On Learning vs. Refutation

Building on the work of Daniely et al. (STOC 2014, COLT 2016), we study the connection between computationally efficient PAC learning and refutation of constraint satisfaction problems. Specifically, we prove that for every concept class $\mathcal{P}$, PAC-learning $\mathcal{P}$ is \em polynomially equivalent to “random-right-hand-side-refuting” (“RRHS-refuting”) a dual class $\mathcal{P}^*$, where RRHS-refutation of a class $\mathcal{Q}$ refers to refuting systems of equations where the constraints are (worst-case) functions from the class $\mathcal{Q}$ but the right-hand-sides of the equations are uniform and independent random bits.
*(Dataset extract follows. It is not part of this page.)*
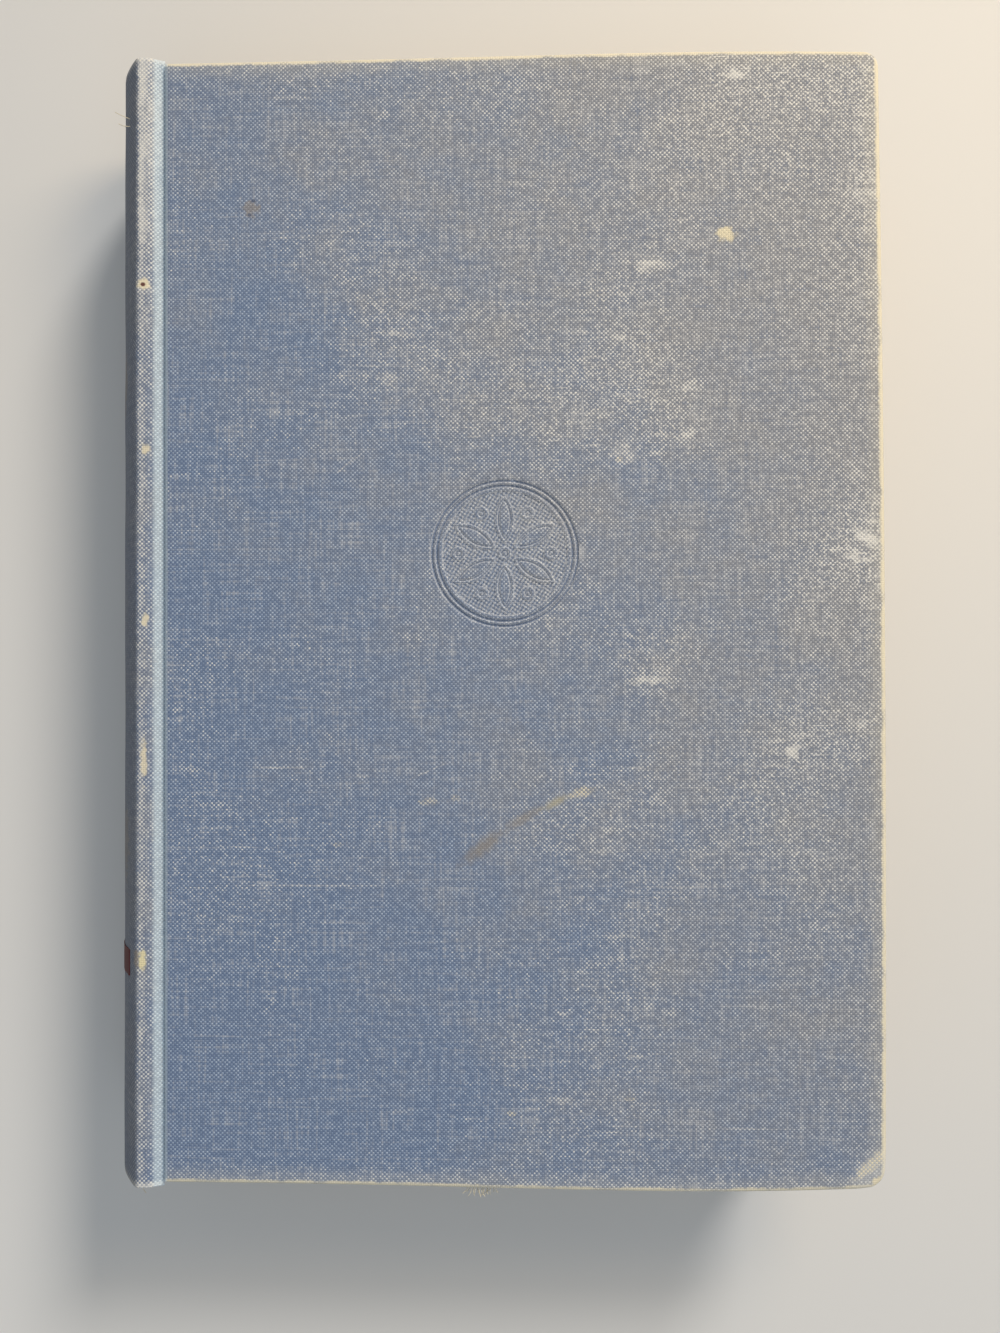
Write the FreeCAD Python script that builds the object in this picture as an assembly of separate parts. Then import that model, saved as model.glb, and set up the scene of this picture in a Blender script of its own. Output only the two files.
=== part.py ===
import FreeCAD, Part
import math
import os

# A cased-in hardback book that lies on its back cover, in millimetres.
# X runs from the spine to the fore edge, Y from the tail to the head, Z from the back cover up.

# Materials, by thickness
CLOTH = 0.4
BOARD = 2.5
ENDPAPER = 0.2
FLYLEAF = 0.15
GAUZE = 0.2
LINING = 0.2
INLAY = 0.5
LABEL = 0.1
GLUE = 0.03

# Covers, measured over their cloth
COVER_WIDTH = 135.5
COVER_HEIGHT = 213.0
CORNER_ROUND = 2.6
BOARD_EDGE_ROUND = 0.5
TURN_IN = 15.0
PASTEDOWN_MARGIN = 4.0

# Block of pages
BLOCK_THICK = 25.7
SQUARE = 3.5
BACK_ROUND_DEPTH = 7.2

# Joint groove between a board and the spine
HINGE_REACH = 1.0
HINGE_LIFT = 0.3
SLIT = 0.1
SLOPE_DEG = 65.0
SHOULDER_CLEARANCE = 0.15
REST_CLEARANCE = 0.05

# Crest of the cloth over the shoulder of the pages
CREST_DROP = 0.1
CREST_INNER_ROUND = 0.8
CREST_OUTER_ROUND = 1.2

# Hollow back
HOLLOW = 0.55
SPINE_OVERHANG = 1.0
SPINE_TURN_IN = 12.0
SPINE_END_ROUND = 0.35
LINING_SETBACK_DEG = 2.5
GAUZE_SETBACK = 12.0
LINING_SETBACK = 3.0
INLAY_SETBACK_DEG = 2.0

# Head and tail bands
BAND_HEIGHT = 1.6
BAND_DEPTH = 1.2
BAND_ROUND = 0.45

# Dark red patch across the spine
LABEL_HEIGHT = 4.9
LABEL_CENTRE_Y = -65.5
LABEL_SETBACK_DEG = 6.0

# Medallion stamped blind into the front cover
MEDALLION_FROM_JOINT = 64.7
MEDALLION_FROM_HEAD = 94.3
MEDALLION_RADIUS = 13.9
RING_GROOVE = 0.35
RING_GAP = 0.6
STAMP_DEPTH = 0.15
GROUND_MARGIN = 0.7
HUB_RADIUS = 1.3
PETAL_START = 1.9
PETALS = 6
PETAL_HALF_WIDTH = 1.9

# Sizes that follow
COVER_THICK = CLOTH + BOARD + CLOTH + ENDPAPER
THICK = BLOCK_THICK + 2 * FLYLEAF + 2 * COVER_THICK
MIDDLE = THICK / 2
SLOPE = math.radians(SLOPE_DEG)
BLOCK_HEIGHT = COVER_HEIGHT - 2 * SQUARE
SPINE_HEIGHT = COVER_HEIGHT + 2 * SPINE_OVERHANG
SPINE_LAYERS = GLUE + GAUZE + GLUE + LINING + HOLLOW + INLAY + CLOTH

# The shoulder: its tip lies under the crest, its root at the foot of the groove
SLOPE_FOOT_Z = THICK - COVER_THICK + REST_CLEARANCE
CREST_Z = THICK - CREST_DROP
SHOULDER_OUT = HINGE_REACH + SLIT + (CLOTH + SHOULDER_CLEARANCE) / math.sin(SLOPE)
TIP_Z = CREST_Z - CLOTH - SHOULDER_CLEARANCE
TIP_OUT = SHOULDER_OUT + (TIP_Z - SLOPE_FOOT_Z) / math.tan(SLOPE)
ROOT_Z = MIDDLE + BLOCK_THICK / 2
ROOT_OUT = SHOULDER_OUT + (ROOT_Z - SLOPE_FOOT_Z) / math.tan(SLOPE)

# The round of the back, shared by every layer of the spine
HALF_CHORD = TIP_Z - MIDDLE
BACK_RADIUS = (HALF_CHORD ** 2 + BACK_ROUND_DEPTH ** 2) / (2 * BACK_ROUND_DEPTH)
SPINE_RADIUS = BACK_RADIUS + SPINE_LAYERS
SPINE_OUT = TIP_OUT + BACK_ROUND_DEPTH + SPINE_LAYERS

# Places along X: the box of the whole book is centred on the origin
FORE_X = (SPINE_OUT + COVER_WIDTH) / 2
JOINT_X = FORE_X - COVER_WIDTH
HINGE_X = JOINT_X - HINGE_REACH
BACK_CENTRE_X = JOINT_X - SPINE_OUT + SPINE_RADIUS

# Centres of the two small rounds of the crest, and where the outer one meets the back
INNER_CREST_Z = CREST_Z - CREST_INNER_ROUND
INNER_TANGENT_Z = INNER_CREST_Z + CREST_INNER_ROUND * math.cos(SLOPE)
INNER_CREST_X = (JOINT_X - HINGE_REACH - SLIT - (INNER_TANGENT_Z - SLOPE_FOOT_Z) / math.tan(SLOPE)
                 - CREST_INNER_ROUND * math.sin(SLOPE))
OUTER_CREST_Z = CREST_Z - CREST_OUTER_ROUND
CREST_ANGLE = math.asin((OUTER_CREST_Z - MIDDLE) / (SPINE_RADIUS - CREST_OUTER_ROUND))
OUTER_CREST_X = BACK_CENTRE_X - (SPINE_RADIUS - CREST_OUTER_ROUND) * math.cos(CREST_ANGLE)


def point(x, z, y=0.0):
    return FreeCAD.Vector(x, y, z)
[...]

The reduction from refutation to PAC learning can be viewed as an abstraction of (part of) the work of Daniely, Linial, and Shalev-Schwartz (STOC 2014). The converse, however, is new, and is based on a combination of techniques from pseudorandomness (Yao ‘82) with boosting (Schapire ‘90). In addition, we show that PAC-learning the class of $\mathit{DNF}$ formulas is polynomially equivalent to PAC-learning its dual class $\mathit{DNF}^*$, and thus PAC-learning $\mathit{DNF}$ is equivalent to RRHS-refutation of $\mathit{DNF}$, suggesting an avenue to obtain stronger lower bounds for PAC-learning $\mathit{DNF}$ than the quasipolynomial lower bound that was obtained by Daniely and Shalev-Schwartz (COLT 2016) assuming the hardness of refuting $k$-SAT.